4:00-4:30   Chantal Gratton,   Iconic Meanings of Vowel Space Peripherality

 

 

Abstracts

 Scott Borgeson
 Estonian is famous for its three-way length contrast in consonants and vowels. In this talk, I will examine the origin and structure of the longest of these, the so-called "Q3". I will examine several existing accounts--in particular, the monosyllabic-foot analysis of Prince (1980) and the trimoraic-syllable analysis of Hayes (1989) and Bye (1997)--and will show that they are not able to adequately explain the properties and distribution of Q3.

 I will therefore propose a hybrid approach: the definition of Q3 is a syllable that is both trimoraic and exhausts its foot. I will show that their trimoraicity results from vowel deletion and shortening followed by long-distance compensatory lengthening, and will argue that their syllable-as-foot structure results from their trimoraicity: because trimoraic syllables are ternary-branching, they must be reparsed so that their third mora is attached directly to the foot node, forcing the second syllable out.

 Michael Hahn
Cross-linguistic universals of word order, and the search for explanations for these, have been a topic of intense study in linguistics. A prominent line of research has argued that these universals arise because languages are optimized for human communication and language processing, with a variety of proposals for specific criteria that natural language might be optimized for. We test these explanations by formalizing and computationally implementing three such optimization criteria: dependency locality, predictability, and parseability. We implement each criterion as an objective function to be applied to a word order grammar: a probabilistic grammar that generates word order given a fixed dependency tree topology. Using tree structures from 51 diverse languages in the Universal Dependencies corpora, we find that the optimized word order grammars recover most of the Greenberg word order correlation universals.

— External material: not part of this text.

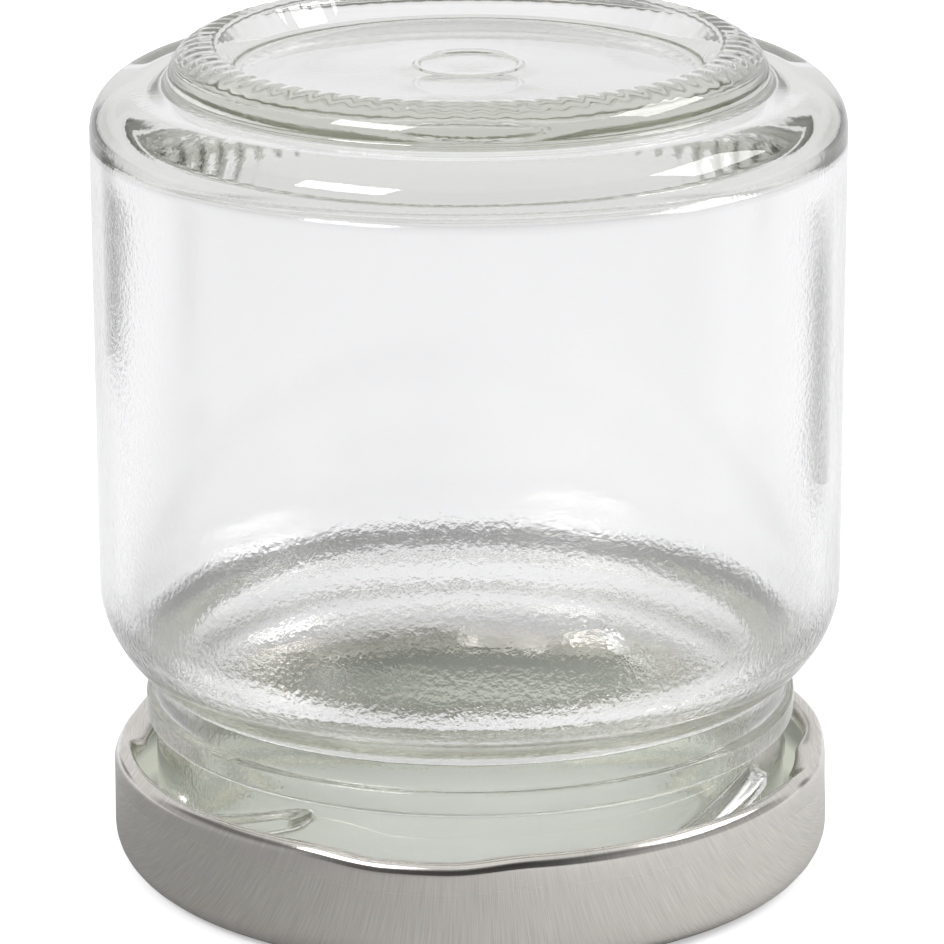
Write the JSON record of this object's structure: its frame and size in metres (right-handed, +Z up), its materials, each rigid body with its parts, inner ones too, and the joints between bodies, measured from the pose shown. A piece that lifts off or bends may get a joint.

Our results provide direct computational evidence that universals of word order can be explained as optimizing ease of human language processing.

 Dora Demszky
We provide an NLP framework to uncover four linguistic dimensions of political polarization in social media: topic choice, framing, affect and illocutionary force. We quantify these aspects with existing lexical methods, and propose clustering of tweet embeddings as a means to identify salient topics for analysis across events; human evaluations show that our approach generates more cohesive topics than traditional LDA-based models. We apply our methods to study 4.4M tweets on 21 mass shootings. We provide evidence that the discussion of these events is highly polarized politically and that this polarization is primarily driven by partisan differences in framing rather than topic choice. We identify framing devices, such as grounding and the contrasting use of the terms “terrorist” and “crazy”, that contribute to polarization. Results pertaining to topic choice, affect and illocutionary force suggest that Republicans focus more on the shooter and event-specific facts (news), while Democrats focus more on the victims and call for policy changes. Our work contributes to a deeper understanding of the way group divisions manifest in language and to computational methods for studying them.

 Erika Petersen
 In this talk, I propose an intervention-based account of parasitic gap (pg) behavior inside temporal adverbial clauses in Spanish. I advance the hypothesis that there is a relation between  the left edge of the adverbial clause and the parasitic gap (pg), the latter a null pronoun which  requires wh-licensing by matrix C. This relation is Person-feature-based, driven by a Person  feature with the EPP property in the head of the adverbial clause (Adv). The proposal unifies  two heretofore separate observations about the syntax of parasitic gaps in Spanish: first, the  nominal identity of the pg; second, the fact that pg is licensed in non-finite, but not in finite,  adverbial clauses. Previous approaches to PGC in Spanish offer a subjacency-based account of the finiteness contrast, while stipulating that the categorial restriction of the pg-antecedent  is due to the pronominal nature of the pg (García Mayo 1993, García Mayo and Kempchinsky 1994). The analysis proposed here derives these characteristics from a single analytical commitment, namely the Person probe on Adv. In finite temporal clauses, the Person feature of  finite TP (TP+FIN) or the DP in Spec,TP+FIN intervenes in the probing process, precluding the licensing of the pg.

Yiwei Luo
 Focusing on the case of English deadjectival adverbs like awfully, insanely and remarkably, this paper argues that the semantic bleaching of a literal adverb (awfully behaved) into an intensifying adverb (awfully nice) is a process that lexicalizes a scale structural component of the adjective root as the amount the bleached adverb intensi- fies. We argue that, with the exception of adverbs of magnitude (greatly, abundantly), semantic dissimilation is the mechanism behind bleaching. To test these proposals, we develop robust methods based on relationships between historical word embeddings and n-gram collocations to model the bleaching of a set of 250 English deadjectival intensifiers. We show that our theory of bleaching accounts for systematic variation across adverbs in terms of the kinds of adverbs that bleach, the semantic facets of their literal meaning that bleach, how much they bleach, and how rapidly they bleach.